** What to do **
Everything from the line containing "build_mousse()" through the line containing "WORLD_GLOSS = 0.09" must be quoted exactly; everything else is left out.

** Supplied records **
★ ★ ★ ★ ★

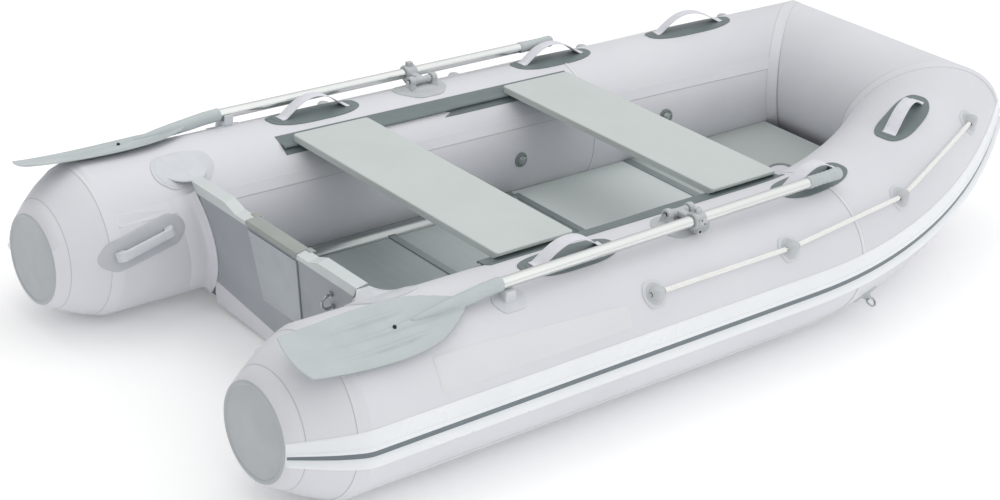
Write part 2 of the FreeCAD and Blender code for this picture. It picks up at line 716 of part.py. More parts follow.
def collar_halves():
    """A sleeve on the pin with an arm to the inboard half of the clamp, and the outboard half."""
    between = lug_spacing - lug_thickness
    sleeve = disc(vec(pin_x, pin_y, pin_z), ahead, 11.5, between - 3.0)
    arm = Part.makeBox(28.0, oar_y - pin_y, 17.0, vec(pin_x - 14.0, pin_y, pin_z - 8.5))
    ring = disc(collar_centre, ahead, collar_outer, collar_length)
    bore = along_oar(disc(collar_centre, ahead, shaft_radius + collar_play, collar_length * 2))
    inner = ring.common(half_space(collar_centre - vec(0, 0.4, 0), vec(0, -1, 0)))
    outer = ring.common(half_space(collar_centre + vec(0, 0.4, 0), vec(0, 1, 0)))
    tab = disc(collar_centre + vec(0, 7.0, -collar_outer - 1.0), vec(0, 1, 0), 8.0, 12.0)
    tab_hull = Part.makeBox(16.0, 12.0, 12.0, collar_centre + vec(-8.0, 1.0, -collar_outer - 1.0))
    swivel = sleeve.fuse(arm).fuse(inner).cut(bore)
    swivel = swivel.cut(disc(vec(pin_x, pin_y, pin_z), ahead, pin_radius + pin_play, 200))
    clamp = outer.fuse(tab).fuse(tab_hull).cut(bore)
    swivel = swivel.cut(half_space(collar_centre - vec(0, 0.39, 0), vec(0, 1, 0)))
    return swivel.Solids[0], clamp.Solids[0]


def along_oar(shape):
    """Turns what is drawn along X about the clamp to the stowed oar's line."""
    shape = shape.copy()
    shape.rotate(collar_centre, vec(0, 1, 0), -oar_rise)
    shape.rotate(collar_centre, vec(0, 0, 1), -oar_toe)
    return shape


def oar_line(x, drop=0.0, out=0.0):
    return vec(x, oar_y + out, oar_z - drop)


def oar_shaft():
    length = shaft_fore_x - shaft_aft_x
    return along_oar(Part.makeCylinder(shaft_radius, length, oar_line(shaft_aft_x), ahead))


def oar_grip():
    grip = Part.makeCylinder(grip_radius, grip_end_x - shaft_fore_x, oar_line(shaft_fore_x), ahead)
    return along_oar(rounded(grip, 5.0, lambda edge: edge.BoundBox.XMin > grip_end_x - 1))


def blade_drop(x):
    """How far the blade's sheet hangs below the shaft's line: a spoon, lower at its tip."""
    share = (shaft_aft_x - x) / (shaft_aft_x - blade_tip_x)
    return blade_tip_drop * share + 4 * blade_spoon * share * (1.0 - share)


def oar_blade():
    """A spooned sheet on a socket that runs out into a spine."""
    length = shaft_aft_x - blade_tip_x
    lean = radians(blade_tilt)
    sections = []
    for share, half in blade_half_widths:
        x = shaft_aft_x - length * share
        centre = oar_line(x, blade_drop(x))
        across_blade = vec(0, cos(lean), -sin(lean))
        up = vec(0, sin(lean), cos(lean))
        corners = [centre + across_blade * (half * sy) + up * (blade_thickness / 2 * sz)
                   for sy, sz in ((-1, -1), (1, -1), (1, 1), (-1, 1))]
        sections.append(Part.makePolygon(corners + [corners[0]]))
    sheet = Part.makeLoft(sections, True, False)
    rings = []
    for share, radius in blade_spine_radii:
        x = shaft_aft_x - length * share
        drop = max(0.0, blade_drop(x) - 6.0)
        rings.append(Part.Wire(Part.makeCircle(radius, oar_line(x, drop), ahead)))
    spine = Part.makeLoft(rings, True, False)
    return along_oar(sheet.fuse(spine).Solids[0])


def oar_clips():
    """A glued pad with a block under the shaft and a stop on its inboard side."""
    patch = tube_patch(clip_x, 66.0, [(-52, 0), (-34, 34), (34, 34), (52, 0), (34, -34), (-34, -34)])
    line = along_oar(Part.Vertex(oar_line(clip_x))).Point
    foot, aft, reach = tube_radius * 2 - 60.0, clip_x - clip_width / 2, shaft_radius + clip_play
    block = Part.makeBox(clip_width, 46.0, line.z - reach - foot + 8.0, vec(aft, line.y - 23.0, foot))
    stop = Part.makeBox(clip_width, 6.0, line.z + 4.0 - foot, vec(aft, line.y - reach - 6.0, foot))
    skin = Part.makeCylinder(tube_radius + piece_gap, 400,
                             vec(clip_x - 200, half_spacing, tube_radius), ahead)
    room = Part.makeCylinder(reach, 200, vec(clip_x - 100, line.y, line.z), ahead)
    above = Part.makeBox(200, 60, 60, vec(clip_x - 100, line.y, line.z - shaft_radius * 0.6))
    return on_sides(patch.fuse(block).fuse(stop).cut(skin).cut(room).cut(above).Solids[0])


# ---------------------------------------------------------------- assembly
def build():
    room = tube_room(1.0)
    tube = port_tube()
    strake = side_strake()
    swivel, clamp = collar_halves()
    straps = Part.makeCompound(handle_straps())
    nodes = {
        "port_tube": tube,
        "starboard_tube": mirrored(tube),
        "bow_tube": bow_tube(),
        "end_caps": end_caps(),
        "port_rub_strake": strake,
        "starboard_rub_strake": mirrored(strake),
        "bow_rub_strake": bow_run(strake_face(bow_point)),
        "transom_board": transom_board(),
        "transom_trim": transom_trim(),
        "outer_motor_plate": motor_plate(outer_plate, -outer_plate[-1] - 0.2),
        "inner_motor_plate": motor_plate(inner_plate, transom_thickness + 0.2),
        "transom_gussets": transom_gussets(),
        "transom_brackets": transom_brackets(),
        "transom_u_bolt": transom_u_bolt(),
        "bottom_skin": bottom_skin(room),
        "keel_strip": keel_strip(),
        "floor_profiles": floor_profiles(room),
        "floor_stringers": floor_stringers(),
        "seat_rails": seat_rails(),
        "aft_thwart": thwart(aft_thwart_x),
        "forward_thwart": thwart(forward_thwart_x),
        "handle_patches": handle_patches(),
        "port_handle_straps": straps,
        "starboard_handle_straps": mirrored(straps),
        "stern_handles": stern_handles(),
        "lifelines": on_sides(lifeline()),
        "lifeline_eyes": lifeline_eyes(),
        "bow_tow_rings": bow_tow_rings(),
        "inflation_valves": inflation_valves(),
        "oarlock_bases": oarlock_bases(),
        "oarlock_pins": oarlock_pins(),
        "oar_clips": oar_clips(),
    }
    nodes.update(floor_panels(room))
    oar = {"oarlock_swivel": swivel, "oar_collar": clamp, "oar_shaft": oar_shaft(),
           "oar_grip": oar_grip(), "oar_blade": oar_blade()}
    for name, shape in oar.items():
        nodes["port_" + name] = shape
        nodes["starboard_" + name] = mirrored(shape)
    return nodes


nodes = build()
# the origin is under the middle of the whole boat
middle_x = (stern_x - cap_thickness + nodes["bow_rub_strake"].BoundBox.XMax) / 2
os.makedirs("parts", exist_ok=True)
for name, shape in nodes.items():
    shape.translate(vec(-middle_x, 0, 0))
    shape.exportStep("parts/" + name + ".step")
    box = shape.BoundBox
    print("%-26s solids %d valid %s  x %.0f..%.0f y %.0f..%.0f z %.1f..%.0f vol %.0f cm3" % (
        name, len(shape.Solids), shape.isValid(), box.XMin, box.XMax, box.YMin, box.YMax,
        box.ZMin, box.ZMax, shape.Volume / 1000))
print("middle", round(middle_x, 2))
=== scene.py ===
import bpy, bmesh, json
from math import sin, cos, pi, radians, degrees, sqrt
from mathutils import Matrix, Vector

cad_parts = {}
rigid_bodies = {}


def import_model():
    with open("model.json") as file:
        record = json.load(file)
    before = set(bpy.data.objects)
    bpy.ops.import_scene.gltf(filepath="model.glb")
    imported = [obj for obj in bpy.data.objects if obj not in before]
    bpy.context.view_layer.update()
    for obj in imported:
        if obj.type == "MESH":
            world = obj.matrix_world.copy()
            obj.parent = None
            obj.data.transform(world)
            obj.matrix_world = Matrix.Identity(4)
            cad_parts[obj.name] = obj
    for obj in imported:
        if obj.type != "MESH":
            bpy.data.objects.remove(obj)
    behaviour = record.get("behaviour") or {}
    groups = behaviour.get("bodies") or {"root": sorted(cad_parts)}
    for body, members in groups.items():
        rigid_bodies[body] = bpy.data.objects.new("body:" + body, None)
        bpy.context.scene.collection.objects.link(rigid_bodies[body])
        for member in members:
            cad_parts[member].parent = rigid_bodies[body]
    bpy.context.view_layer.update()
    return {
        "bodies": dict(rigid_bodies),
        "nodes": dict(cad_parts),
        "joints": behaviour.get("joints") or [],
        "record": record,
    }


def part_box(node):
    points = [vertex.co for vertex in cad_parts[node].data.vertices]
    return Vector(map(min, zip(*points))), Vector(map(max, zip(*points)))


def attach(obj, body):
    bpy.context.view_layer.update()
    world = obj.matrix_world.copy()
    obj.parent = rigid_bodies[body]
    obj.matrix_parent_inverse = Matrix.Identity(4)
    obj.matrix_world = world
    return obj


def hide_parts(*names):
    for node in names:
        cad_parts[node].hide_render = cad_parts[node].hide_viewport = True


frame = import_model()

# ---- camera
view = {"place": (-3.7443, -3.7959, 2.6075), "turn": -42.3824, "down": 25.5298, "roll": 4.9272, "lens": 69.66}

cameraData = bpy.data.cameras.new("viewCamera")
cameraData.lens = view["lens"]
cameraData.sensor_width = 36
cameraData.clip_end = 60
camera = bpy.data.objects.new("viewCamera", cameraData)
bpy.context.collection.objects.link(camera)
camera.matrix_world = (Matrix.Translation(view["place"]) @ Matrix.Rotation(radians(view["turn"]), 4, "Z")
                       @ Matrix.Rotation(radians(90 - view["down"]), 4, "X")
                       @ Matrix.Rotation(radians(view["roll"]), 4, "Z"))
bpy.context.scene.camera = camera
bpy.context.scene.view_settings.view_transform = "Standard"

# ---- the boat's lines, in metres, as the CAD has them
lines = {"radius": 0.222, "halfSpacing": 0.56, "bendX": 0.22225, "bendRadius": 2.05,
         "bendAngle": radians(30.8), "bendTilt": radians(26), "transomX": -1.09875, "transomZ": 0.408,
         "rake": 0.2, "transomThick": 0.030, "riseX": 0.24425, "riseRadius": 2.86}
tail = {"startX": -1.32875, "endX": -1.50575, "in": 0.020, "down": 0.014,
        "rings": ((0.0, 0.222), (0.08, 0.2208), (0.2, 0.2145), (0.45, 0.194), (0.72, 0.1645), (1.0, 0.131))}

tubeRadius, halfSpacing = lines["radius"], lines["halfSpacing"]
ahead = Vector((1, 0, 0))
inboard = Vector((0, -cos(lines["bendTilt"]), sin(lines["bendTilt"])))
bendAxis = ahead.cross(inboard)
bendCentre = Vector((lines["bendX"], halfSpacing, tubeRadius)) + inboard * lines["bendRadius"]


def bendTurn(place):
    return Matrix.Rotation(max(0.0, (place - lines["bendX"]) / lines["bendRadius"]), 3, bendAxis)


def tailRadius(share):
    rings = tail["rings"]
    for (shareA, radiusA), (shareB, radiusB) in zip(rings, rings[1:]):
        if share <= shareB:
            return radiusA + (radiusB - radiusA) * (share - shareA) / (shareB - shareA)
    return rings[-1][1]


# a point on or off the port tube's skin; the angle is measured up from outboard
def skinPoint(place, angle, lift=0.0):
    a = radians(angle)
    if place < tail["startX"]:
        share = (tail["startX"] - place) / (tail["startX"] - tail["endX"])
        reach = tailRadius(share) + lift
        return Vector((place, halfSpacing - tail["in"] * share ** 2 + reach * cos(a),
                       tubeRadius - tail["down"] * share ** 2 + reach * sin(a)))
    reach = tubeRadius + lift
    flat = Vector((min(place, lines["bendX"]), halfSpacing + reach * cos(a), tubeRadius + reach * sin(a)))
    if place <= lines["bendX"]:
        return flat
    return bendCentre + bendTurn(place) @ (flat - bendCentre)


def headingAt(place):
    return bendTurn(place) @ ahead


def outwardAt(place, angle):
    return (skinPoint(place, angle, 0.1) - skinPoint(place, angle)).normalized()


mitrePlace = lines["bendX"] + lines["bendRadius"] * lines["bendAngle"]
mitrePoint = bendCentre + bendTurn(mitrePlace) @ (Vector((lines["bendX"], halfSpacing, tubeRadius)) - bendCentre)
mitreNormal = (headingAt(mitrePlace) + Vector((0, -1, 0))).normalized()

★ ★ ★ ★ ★

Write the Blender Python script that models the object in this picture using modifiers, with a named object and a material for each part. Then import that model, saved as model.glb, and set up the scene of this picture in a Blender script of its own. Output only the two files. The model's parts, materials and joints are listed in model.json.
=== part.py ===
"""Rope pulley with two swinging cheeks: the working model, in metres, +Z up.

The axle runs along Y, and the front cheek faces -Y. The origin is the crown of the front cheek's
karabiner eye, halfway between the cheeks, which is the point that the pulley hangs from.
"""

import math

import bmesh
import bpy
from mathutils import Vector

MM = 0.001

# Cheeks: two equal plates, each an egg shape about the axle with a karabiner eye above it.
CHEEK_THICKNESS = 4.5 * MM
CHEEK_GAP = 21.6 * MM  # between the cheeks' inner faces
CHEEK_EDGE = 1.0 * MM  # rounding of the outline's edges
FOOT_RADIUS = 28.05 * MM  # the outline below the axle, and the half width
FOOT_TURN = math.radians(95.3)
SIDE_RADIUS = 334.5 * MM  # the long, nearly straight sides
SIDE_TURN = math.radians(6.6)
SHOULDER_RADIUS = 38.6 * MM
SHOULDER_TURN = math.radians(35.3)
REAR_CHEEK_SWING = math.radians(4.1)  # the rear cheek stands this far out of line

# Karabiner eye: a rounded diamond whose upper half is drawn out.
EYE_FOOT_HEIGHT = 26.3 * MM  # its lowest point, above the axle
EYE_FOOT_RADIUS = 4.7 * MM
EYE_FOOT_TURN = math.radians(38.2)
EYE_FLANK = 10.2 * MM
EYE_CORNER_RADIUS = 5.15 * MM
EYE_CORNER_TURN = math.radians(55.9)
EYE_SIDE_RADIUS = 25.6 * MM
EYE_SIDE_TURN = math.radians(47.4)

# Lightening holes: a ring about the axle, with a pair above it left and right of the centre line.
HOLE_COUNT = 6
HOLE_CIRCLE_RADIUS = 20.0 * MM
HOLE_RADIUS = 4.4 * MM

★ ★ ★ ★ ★

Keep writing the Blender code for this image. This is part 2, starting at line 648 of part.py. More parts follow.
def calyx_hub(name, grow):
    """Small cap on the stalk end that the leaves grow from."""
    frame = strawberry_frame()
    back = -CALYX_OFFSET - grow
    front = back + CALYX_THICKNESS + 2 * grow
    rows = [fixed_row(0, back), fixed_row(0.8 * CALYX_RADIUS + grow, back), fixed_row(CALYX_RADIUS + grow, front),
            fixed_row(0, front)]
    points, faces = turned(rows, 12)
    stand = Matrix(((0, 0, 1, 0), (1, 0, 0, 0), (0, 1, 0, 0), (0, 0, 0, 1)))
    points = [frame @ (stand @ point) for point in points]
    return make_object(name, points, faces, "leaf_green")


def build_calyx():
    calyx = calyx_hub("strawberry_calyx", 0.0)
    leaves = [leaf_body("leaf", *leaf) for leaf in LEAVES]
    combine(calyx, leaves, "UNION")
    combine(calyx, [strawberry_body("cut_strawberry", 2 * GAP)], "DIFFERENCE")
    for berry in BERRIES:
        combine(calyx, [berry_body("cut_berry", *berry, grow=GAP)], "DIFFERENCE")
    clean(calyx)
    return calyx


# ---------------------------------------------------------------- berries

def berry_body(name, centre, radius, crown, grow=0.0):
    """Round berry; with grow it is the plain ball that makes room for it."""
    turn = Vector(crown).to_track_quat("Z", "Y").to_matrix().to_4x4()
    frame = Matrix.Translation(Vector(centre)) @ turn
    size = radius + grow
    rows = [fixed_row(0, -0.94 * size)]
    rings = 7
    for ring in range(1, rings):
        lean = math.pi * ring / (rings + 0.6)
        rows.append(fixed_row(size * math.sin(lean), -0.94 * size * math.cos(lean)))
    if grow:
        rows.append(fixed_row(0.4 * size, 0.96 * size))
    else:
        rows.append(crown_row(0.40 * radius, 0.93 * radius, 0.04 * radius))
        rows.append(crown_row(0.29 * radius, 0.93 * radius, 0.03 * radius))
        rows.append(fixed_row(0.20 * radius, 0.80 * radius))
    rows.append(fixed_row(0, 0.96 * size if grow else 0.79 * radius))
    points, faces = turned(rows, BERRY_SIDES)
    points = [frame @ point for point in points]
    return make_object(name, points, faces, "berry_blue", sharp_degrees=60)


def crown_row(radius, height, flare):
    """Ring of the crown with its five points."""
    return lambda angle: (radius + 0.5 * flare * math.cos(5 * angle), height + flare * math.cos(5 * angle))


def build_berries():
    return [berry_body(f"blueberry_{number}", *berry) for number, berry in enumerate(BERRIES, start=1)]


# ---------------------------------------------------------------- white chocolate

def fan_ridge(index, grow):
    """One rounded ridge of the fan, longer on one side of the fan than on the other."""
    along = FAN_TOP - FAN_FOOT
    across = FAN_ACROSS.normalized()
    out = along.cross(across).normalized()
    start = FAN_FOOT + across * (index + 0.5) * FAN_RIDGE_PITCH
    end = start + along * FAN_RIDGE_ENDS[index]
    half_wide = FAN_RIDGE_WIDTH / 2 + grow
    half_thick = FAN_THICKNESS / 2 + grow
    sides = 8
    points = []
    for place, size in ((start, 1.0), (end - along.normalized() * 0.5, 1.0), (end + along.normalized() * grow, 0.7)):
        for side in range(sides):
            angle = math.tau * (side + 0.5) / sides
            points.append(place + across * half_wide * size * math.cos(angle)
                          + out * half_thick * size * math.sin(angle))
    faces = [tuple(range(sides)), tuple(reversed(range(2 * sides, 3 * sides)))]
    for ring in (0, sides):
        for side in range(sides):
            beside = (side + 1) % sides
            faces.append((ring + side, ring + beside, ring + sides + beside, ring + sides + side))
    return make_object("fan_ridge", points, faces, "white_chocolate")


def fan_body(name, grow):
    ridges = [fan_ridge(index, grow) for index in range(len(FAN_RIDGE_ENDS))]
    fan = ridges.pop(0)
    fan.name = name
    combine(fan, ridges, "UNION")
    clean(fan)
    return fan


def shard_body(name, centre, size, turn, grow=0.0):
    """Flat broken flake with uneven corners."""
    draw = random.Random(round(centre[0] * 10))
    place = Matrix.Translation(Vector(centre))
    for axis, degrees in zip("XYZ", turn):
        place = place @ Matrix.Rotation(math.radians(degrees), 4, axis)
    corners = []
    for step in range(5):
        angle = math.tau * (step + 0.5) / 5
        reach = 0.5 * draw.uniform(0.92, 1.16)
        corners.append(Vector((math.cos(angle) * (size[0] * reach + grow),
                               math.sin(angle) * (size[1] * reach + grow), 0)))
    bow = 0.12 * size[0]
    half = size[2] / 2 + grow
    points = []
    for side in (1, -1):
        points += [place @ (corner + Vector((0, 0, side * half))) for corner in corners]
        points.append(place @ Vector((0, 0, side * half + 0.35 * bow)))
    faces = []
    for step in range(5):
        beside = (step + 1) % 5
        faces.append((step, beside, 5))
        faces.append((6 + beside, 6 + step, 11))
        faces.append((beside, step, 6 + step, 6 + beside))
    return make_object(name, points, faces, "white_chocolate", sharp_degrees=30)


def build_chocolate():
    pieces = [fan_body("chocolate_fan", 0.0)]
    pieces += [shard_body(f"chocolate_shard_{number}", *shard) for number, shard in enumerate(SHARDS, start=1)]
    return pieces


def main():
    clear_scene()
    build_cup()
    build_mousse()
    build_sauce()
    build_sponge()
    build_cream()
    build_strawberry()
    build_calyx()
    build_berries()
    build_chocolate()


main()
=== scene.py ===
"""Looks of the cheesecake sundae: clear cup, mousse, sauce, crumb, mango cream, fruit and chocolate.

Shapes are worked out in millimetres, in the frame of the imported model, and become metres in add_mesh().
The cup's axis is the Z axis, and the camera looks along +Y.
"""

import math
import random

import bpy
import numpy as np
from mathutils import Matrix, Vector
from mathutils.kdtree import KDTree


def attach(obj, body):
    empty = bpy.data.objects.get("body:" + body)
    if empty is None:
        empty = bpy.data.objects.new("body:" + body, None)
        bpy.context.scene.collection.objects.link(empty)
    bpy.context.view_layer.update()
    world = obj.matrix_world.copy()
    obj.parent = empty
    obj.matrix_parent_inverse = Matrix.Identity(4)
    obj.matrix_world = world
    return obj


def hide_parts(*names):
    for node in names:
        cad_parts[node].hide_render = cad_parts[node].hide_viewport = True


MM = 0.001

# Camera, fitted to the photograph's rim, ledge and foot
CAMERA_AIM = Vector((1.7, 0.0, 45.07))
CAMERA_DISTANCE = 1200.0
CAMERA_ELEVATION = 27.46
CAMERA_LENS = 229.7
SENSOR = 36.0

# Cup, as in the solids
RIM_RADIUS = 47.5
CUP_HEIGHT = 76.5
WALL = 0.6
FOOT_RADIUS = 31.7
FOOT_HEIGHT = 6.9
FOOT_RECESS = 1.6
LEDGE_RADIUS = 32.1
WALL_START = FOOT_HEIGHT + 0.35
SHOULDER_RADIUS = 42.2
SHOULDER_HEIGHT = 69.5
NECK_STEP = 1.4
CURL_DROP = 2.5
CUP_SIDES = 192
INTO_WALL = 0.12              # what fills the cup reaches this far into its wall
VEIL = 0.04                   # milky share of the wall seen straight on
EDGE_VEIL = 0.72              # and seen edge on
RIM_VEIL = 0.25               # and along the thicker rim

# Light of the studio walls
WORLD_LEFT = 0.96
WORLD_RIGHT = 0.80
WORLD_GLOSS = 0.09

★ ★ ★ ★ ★

** Exercise result **
    build_mousse()
    build_sauce()
    build_sponge()
    build_cream()
    build_strawberry()
    build_calyx()
    build_berries()
    build_chocolate()


main()
=== scene.py ===
"""Looks of the cheesecake sundae: clear cup, mousse, sauce, crumb, mango cream, fruit and chocolate.

Shapes are worked out in millimetres, in the frame of the imported model, and become metres in add_mesh().
The cup's axis is the Z axis, and the camera looks along +Y.
"""

import math
import random

import bpy
import numpy as np
from mathutils import Matrix, Vector
from mathutils.kdtree import KDTree


def attach(obj, body):
    empty = bpy.data.objects.get("body:" + body)
    if empty is None:
        empty = bpy.data.objects.new("body:" + body, None)
        bpy.context.scene.collection.objects.link(empty)
    bpy.context.view_layer.update()
    world = obj.matrix_world.copy()
    obj.parent = empty
    obj.matrix_parent_inverse = Matrix.Identity(4)
    obj.matrix_world = world
    return obj


def hide_parts(*names):
    for node in names:
        cad_parts[node].hide_render = cad_parts[node].hide_viewport = True


MM = 0.001

# Camera, fitted to the photograph's rim, ledge and foot
CAMERA_AIM = Vector((1.7, 0.0, 45.07))
CAMERA_DISTANCE = 1200.0
CAMERA_ELEVATION = 27.46
CAMERA_LENS = 229.7
SENSOR = 36.0

# Cup, as in the solids
RIM_RADIUS = 47.5
CUP_HEIGHT = 76.5
WALL = 0.6
FOOT_RADIUS = 31.7
FOOT_HEIGHT = 6.9
FOOT_RECESS = 1.6
LEDGE_RADIUS = 32.1
WALL_START = FOOT_HEIGHT + 0.35
SHOULDER_RADIUS = 42.2
SHOULDER_HEIGHT = 69.5
NECK_STEP = 1.4
CURL_DROP = 2.5
CUP_SIDES = 192
INTO_WALL = 0.12              # what fills the cup reaches this far into its wall
VEIL = 0.04                   # milky share of the wall seen straight on
EDGE_VEIL = 0.72              # and seen edge on
RIM_VEIL = 0.25               # and along the thicker rim

# Light of the studio walls
WORLD_LEFT = 0.96
WORLD_RIGHT = 0.80
WORLD_GLOSS = 0.09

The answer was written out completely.